If, after this, you are still determined, can you become Seasonably posh material? Not without having enough money and the right accent, concluded Charles Jennings. Money is vital for fun, though Sloane snobbery still rules, okay, yah? "Your grandfather made your family fortune last century in packing, but my family made its money in the 14th century," one girl was overheard teasing a friend.

"The voice, the drawl that sounds as if you don't give a sod, is your passport," he assesses. It can't be faked. Your children can learn it the hard way by going to boarding school at an inhumanly young age. "Your hard-core toffs go to Eton, or maybe Marlborough, Rugby, Winchester.
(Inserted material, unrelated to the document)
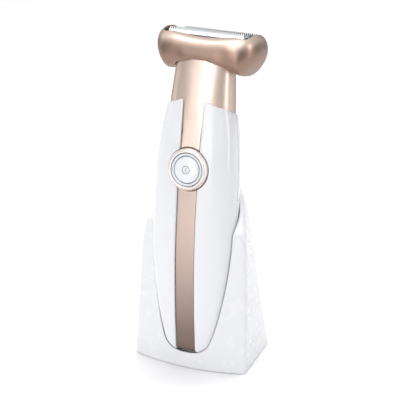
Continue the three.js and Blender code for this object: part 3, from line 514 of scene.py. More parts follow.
SOCKET_LIFT = 6  # how far the head rises before its socket leaves the neck
SOCKET_TOP = 10
MOUTH_HALF, MOUTH_HALF_DEPTH, MOUTH_CORNER, MOUTH_FLOOR = 24, 11.8, 4.2, 11.2


def head_frame(x, y, z):
    """The hollow head, open above for the foil unit and below for the neck."""
    form = head_form(x, y, z)
    shell = without(form, form + HEAD_WALL, HIDDEN_EDGE)
    mouth = rounded_rectangle(x, y - HEAD_MID_Y, MOUTH_HALF, MOUTH_HALF_DEPTH, MOUTH_CORNER)
    mouth = np.maximum(mouth, MOUTH_FLOOR - z)
    in_y = y * math.cos(HEAD_TILT) + z * math.sin(HEAD_TILT) + HEAD_IN_HANDLE[1]
    in_t = z * math.cos(HEAD_TILT) - y * math.sin(HEAD_TILT) + HEAD_IN_HANDLE[2]
    space = np.minimum(neck(x, in_y, in_t) - 0.4, neck(x, in_y, in_t + SOCKET_LIFT) - 0.1)
    socket = np.maximum(space, z - SOCKET_TOP)
    return without(without(shell, mouth, 0.4), socket, 0.7)


# ---------------------------------------------------------------- stand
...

Harrow's a bit `flash git'." For girls, try Cheltenham Ladies' College, Roedean or St Mary's, Ascot.

But if you want to leapfrog socially in a single Season, there are some practical steps you can take to becoming posh and securing a ticket to the members' bars and enclosures.
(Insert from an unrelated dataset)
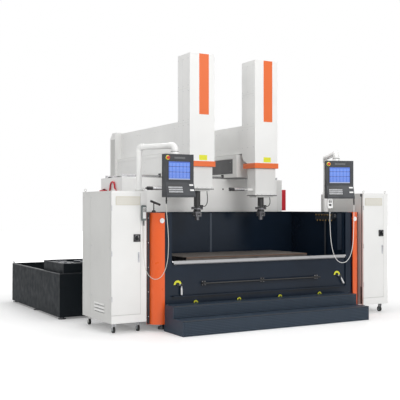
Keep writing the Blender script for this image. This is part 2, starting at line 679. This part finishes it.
LEVERS = (("left", -1.415, 0.612, 0.0, 0.0), ("right", 1.345, 0.630, -18.0, 30.0))
for word, x, z, crank, hang in LEVERS:
    dress("clamp_lever_" + word, zinc, 0.0015)
    half_dial("clamp_dial_" + word, x, 0.0120, z, 0.062, "door", 0.00215)
    body = "lever_" + word
    c, s = math.cos(math.radians(crank)), math.sin(math.radians(crank))
    end = at(x + 0.046 * c, -0.0023 - 0.015, z + 0.046 * s)
    way = Vector((math.sin(math.radians(hang)), 0, -math.cos(math.radians(hang))))
    lathe("lever_grip_" + word, end + way * 0.040, way,
          [(0.0085, 0), (0.0095, 0.003), (0.0115, 0.030), (0.0128, 0.070), (0.0130, 0.090),
           (0.0110, 0.0985), (0.007, 0.1015)], white_plastic, body)
    lathe("lever_hub_" + word, at(x, -0.0026, z), FRONT,
          [(0.019, -0.004), (0.019, 0.0), (0.0175, 0.002), (0.010, 0.0022), (0.0095, 0.0005)],
          black_plastic, body)
    lathe("lever_pivot_" + word, end + Vector((0, -0.0085, 0)), FRONT,
          [(0.0195, -0.006), (0.0195, 0.001), (0.0175, 0.003), (0.008, 0.0035)], black_plastic, body)

# Heads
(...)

n Get a funny surname. Posh people have no sense of their ridiculousness.

n Learn tiny talk. Politics or the state of society is bad manners. Posh people are happy with who they are. If you deviate from this, they'll spit you out. Charles quotes one lady saying: "I'm just looking over your shoulder to see if there's somebody more interesting here." Another titled lady explained it to me more simply. "I wish you'd stop asking me things and saying things," she said.
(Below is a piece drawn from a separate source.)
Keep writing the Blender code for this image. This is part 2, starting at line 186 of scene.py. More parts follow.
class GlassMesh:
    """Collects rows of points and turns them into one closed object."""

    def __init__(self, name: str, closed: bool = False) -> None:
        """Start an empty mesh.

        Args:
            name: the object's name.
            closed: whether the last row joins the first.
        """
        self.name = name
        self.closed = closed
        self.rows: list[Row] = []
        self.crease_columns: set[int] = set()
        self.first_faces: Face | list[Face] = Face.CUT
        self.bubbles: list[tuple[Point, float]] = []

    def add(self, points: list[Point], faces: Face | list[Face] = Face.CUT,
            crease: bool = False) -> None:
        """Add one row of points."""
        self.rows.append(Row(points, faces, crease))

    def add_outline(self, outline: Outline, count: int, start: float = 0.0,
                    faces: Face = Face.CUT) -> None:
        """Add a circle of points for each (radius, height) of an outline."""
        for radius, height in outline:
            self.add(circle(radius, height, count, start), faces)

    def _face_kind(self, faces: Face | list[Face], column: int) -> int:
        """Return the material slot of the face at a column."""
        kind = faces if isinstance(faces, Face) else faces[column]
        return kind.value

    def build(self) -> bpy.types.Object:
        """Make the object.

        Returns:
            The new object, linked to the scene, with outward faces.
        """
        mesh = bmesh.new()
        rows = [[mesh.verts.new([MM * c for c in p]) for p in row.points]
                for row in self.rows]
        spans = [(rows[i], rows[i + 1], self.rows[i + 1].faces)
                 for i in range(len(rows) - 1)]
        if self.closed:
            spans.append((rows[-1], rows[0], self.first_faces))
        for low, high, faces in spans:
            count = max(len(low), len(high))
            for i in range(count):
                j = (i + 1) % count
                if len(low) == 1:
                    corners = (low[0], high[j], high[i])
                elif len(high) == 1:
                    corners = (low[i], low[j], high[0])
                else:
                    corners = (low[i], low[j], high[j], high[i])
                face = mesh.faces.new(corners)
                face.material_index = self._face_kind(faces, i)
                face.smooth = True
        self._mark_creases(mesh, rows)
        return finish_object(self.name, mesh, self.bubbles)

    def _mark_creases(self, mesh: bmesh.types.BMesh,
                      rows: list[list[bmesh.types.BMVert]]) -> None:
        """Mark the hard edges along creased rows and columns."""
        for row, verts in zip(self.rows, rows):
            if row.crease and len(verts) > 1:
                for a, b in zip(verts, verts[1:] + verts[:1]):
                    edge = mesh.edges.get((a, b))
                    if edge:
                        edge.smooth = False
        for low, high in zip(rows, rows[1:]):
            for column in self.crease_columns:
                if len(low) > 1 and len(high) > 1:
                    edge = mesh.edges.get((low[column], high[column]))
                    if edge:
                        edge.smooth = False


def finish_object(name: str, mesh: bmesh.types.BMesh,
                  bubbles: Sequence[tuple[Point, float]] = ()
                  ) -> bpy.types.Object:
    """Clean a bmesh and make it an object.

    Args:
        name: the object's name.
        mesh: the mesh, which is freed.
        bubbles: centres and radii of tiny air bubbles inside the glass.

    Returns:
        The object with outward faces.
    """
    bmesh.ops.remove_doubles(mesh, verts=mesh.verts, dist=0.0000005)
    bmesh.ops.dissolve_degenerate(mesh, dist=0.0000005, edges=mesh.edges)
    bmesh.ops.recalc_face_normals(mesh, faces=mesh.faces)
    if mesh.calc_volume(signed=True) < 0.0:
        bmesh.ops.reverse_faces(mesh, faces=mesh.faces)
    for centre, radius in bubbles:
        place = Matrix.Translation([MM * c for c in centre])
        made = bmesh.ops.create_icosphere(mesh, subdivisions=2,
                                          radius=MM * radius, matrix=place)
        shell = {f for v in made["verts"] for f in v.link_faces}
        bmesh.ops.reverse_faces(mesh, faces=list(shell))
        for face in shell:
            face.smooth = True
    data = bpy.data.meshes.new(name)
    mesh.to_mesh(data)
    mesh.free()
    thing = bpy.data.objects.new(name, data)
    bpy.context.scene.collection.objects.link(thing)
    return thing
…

n If anyone mentions class, take the opportunity to reinforce your upperness. "They perform a verbal dance," says Charles. "They say: `I know posh people like that but it's not me.' Then they go into an anecdote which reveals their ancestry."

n Know lots of words meaning 'drunk'. Eskimos have many words describing different kinds of snow, because it's the ruling factor in their lives. The Welsh have many words for rain. Posh people have degrees of drunkenness. DD means dead drunk.

n Make a mess. The filthiest kitchen I ever saw belongs to posh people who use it to feed five hundred on `corporate' days in the ancestral castle. The dog slept on the microwave.

n Talking of dogs, get one that can do no wrong. Even New Labour now pins its hopes on an advert showing a bulldog's ugly bottom. Wear expensive suits covered in dog hair. As Camilla Parker-Bowles was praised for doing in last week's Daily Mail.

n Take up smoking. Worrying about health or taking care in any way is middle class. Centuries of in-breeding has given you the constitution of an ox. Marlboro Lights is the preferred posh puff. Cigs are their great social ice-breaker. "Can I bum one of yours?"

n Go horsey. Horses epitomise poshness. They're expensive, smelly, good sorts but not too brainy.

n Go skiing after the Season ends. Not Verbier, despite (or because of ) Fergie. "Ghastly - full of Germans."

n Be a bigot. If you're brainy, keep it under wraps, especially if female. Make your wit as unpolitically correct as possible. "Go on Johnny, do your Desmond Tutu impersonation. It's frightfully funny."

n Wear signet rings with a crest and family motto. "Our family has been associated with leaping stags for centuries." Men never wear wedding rings. If you want to cheat, it's too obvious that you're married.

n Be insensitive to sex, with a roistering, eighteenth-century approach. One People Like Us anecdote concerns girls sniffing cocaine from men's private parts in a socialite club.

n Upon marrying, move to Wiltshire. Posh women must give up their catering or interior design jobs. Buy a place in the country. She'll bring the kids up until about eight, then off they go to boarding school. Says Charles: "Left alone with her husband away all day and the kids off her hands, she'll go quietly mad. Eventually, husband runs off with his Sloaney secretary and she'll think of ways of restoring her career." Like organising corporate coachloads of yobs and slobs to Henley next Season.

Ascot assets

Royal Enclosure: pounds 50 each. Car park pounds 9

Hamper: pounds 80 for two from Admirable Crichton.

Hire of Daimler (with chauffeur): pounds 545.43 from Helo Cars.

Linen tablecloth, candelabras, two table settings: pounds 4,0000 from Thomas Goode.

Her: Hat: pounds 500 from Philip Treacy. Chanel suit: pounds 1,8000. Plus shoes (pounds 290) and handbag (pounds 800)

Hair: pounds 40 from Hugh and Steven of Ebury St, London. Make-up: pounds 290

Him: Suit: pounds 450. Top hat: pounds 179. Waistcoat: pounds 450 and tie (pounds 50) from Tom Gilbey.